この滝から流れ出る水が大沢池に流れ込んでいたようです。遣水(やりみず)とは、水を導き入れて池に流れるようにしたものです。 流水の曲折にさまざまな工夫が凝らされ、石などの配置にも独特の苦心が払われたようです。また、遣水では曲水の宴が行われたようですね。

昭和期に再現されたものでありますが、曲水の宴が行われる上賀茂神社の渉渓園

平安時代後期になると、釈迦の入滅から二千年が経過し、救いがない末法となることから自らが極楽浄土へ往生することを願う浄土信仰が広まり、浄土式庭園が造られるようになりました。

浄土式庭園(平安時代)の平等院庭園

浄土式庭園は、仏教の浄土思想の影響を大きく受けたものであり、極楽浄土の世界を再現しようとしたため阿弥陀如来を安置する金堂や仏堂の前に園池が広がる形をとっています。

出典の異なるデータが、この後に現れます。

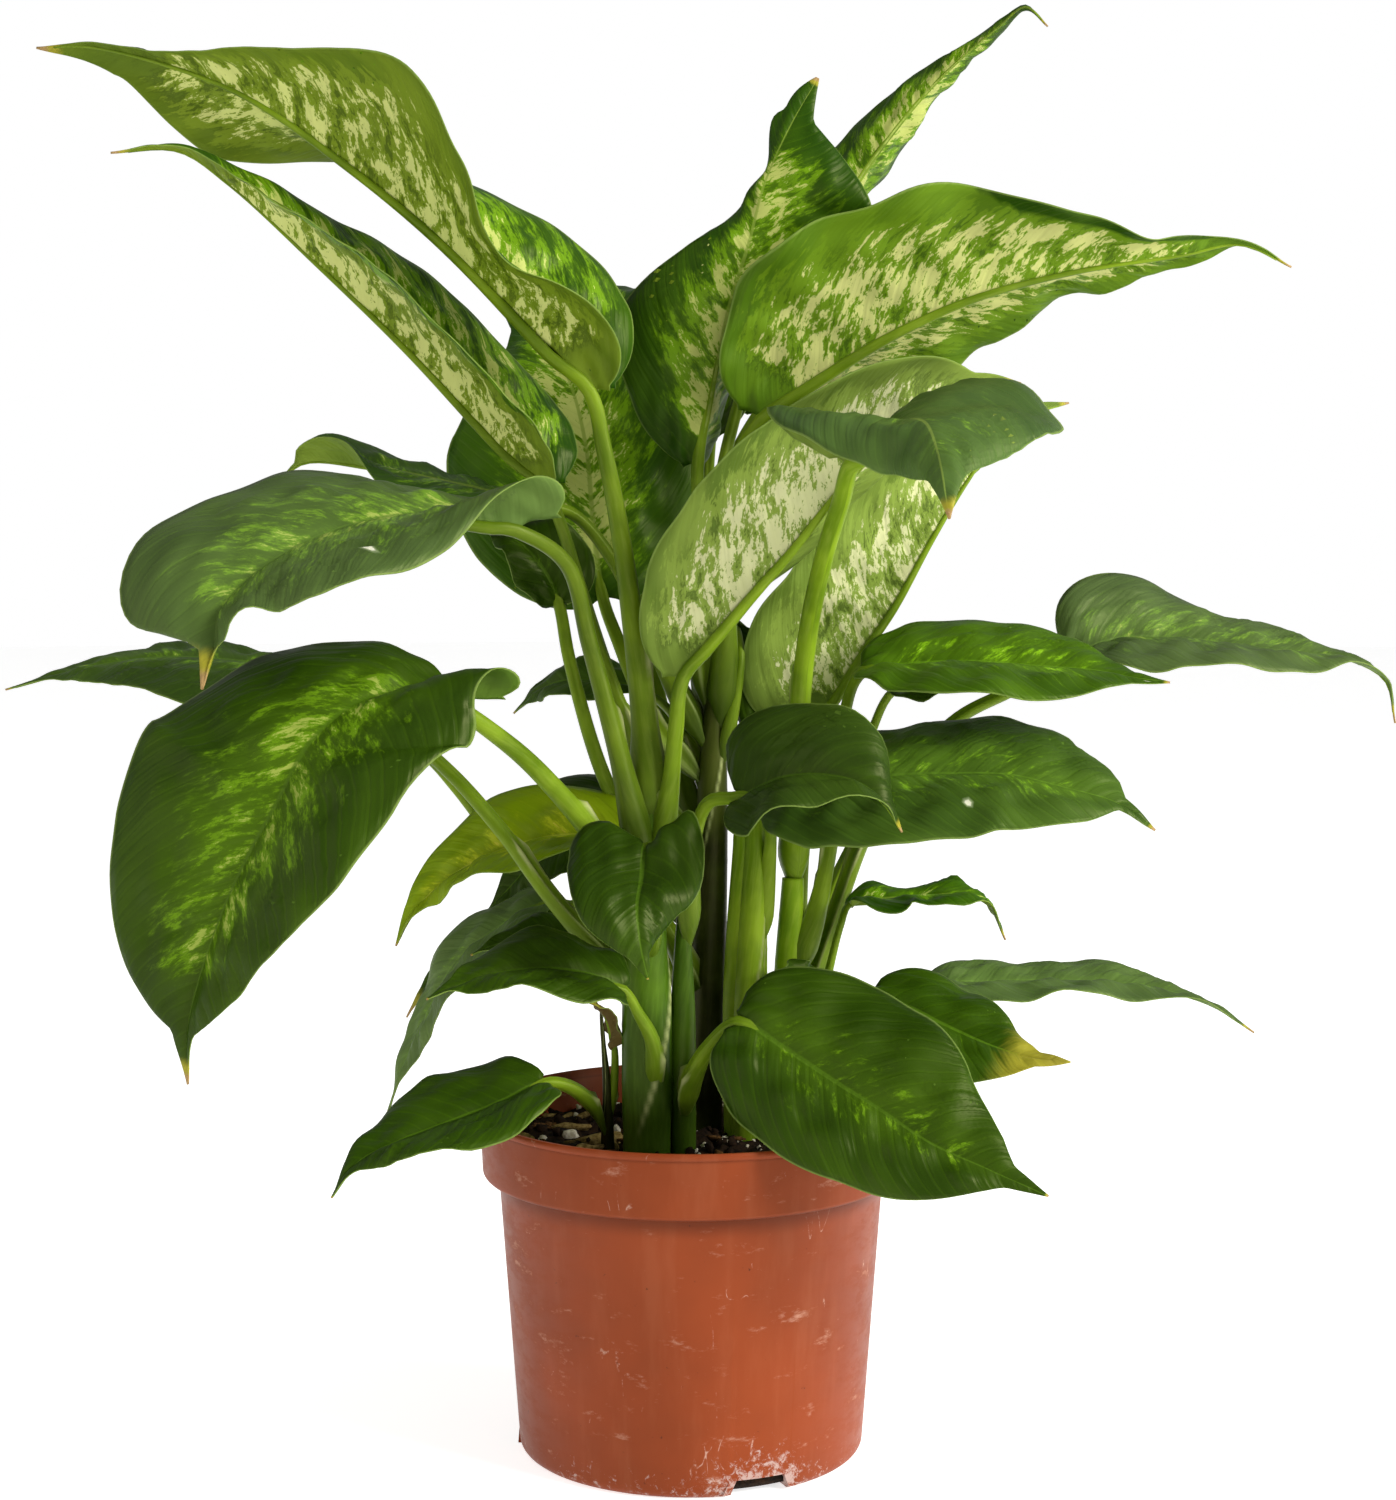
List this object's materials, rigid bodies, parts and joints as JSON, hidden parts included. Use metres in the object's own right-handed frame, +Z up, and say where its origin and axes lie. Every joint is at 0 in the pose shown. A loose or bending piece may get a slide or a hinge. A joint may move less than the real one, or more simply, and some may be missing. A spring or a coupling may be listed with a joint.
{
  "type": "potted dieffenbachia",
  "caption": "Potted dieffenbachia: variegated waved leaves on long stalks, upright green stems, dark soil and a tapered terracotta-coloured nursery pot.",
  "frame": {"origin": "centre of the pot's flat bottom, on the surface that it stands on", "axes": "+Z up along the pot's axis, -Y towards the side that the picture shows, +X to the right seen from there"},
  "size_m": [0.3955, 0.2486, 0.4064],
  "materials": {
    "pot": "satin",
    "soil": "matte",
    "stem": "satin",
    "leaf_dark": "satin",
    "leaf_bright": "satin",
    "leaf_pale": "satin",
    "leaf_yellow": "satin",
    "leaf_dry": "matte"
  },
  "bodies": {
    "root": {"pot": "pot", "soil": "soil", "stem_main": "stem", "stem_middle": "stem", "stem_back": "stem", "stem_right_thick": "stem", "stem_right_far": "stem", "stem_shoot": "stem", "leaf_upper_left": "leaf_bright", "leaf_second_left": "leaf_bright", "leaf_back_big": "leaf_bright", "leaf_behind_left": "leaf_dark", "leaf_left_level": "leaf_dark", "leaf_left_folded": "leaf_dark", "leaf_lower_left": "leaf_dark", "leaf_far_left": "leaf_dark", "leaf_yellow_left": "leaf_yellow", "leaf_dark_left": "leaf_dark", "leaf_hanging_left": "leaf_dark", "leaf_hanging_behind": "leaf_dark", "leaf_left_mid": "leaf_dark", "leaf_left_mid_behind": "leaf_dark", "leaf_rim_left": "leaf_dark", "leaf_heart_front": "leaf_dark", "leaf_center_right": "leaf_dark", "leaf_right_big": "leaf_dark", "leaf_right_mid": "leaf_dark", "leaf_right_behind": "leaf_dark", "leaf_far_right": "leaf_dark", "leaf_pale_center": "leaf_pale", "leaf_right_top": "leaf_bright", "leaf_top_right": "leaf_bright", "leaf_top": "leaf_bright", "leaf_front_right": "leaf_bright", "leaf_pale_right": "leaf_pale", "leaf_small_right": "leaf_dark", "leaf_low_right": "leaf_dark", "leaf_front_low": "leaf_dark", "leaf_right_low": "leaf_dark", "leaf_small_left": "leaf_dark", "leaf_center_folded": "leaf_dark", "leaf_small_curled": "leaf_dark", "leaf_withered": "leaf_dry", "leaf_back_high": "leaf_bright", "leaf_back_top": "leaf_dark", "leaf_back_right_high": "leaf_bright", "leaf_back_left_center": "leaf_dark", "leaf_back_center": "leaf_dark", "leaf_back_left": "leaf_dark", "leaf_back_right": "leaf_dark", "leaf_back_left_low": "leaf_dark", "leaf_back_low": "leaf_dark", "leaf_back_low_right": "leaf_dark"}
  },
  "joints": []
}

西方浄土を背にした阿弥陀堂(鳳凰堂)の東前方に広がる池は大海を表し、中島などに州浜が造られていることが特徴となっています。州浜(すはま)は、土砂が堆積して水面に出たところであり、池や流れの岸にゆるい傾斜で玉石を敷き並べて護岸を形成しています。

平等院庭園(浄土式庭園)の州浜と小橋

平安時代の貴族社会は、阿弥陀如来を中心とした極楽浄土を究極の理想郷とする浄土思想が盛んになったため、数多くの浄土式庭園を造ったそうです。

鎌倉時代から室町時代にかけて大陸から禅宗、水墨画や山水画などが伝来すると日本庭園の様式も少しずつ変化したようです。

天龍寺の曹源池庭園(南北朝時代から室町時代初期)

天龍寺の開山である夢窓疎石は、庭園を遊行の場ではなく、悟りを深める修禅の場として庭園を造ったようです。曹源池庭園は、方丈手前に緩やかに湾曲する州浜と大きな池を残しつつ、対岸には大きな石組で中国大陸の荒磯が表されています。さらに、後方の嵐山や亀山(小倉山)を庭園の一部に取り込む借景により、山水が表されています。

曹源池庭園の龍門瀑

龍門瀑は、黄河中流の龍門の滝を乗り越えた鯉だけが龍になるという「登龍門」の故事に倣ったものです。大きな石組で滝を表し、滝から流れる水が石橋の下を流れる様子を表しています。天龍寺の禅僧は毎朝この曹源池庭園に向かって座禅を行い修行しているそうです。

仁和寺北庭

現在の仁和寺北庭は江戸時代に作庭されたものですが、茶室の後ろに五重塔と中門を借景としてます。建物を借景とするのは珍しく仁和寺庭園の特徴となっているようです。

等持院庭園

心字池に架かる石橋とその背後の松が美しい等持院の庭園も夢窓疎石が作庭したと伝えられています。

このように、日本庭園は、貴族だけが楽しむものでなく、様式を変えながら徐々に禅寺等に広まったようです。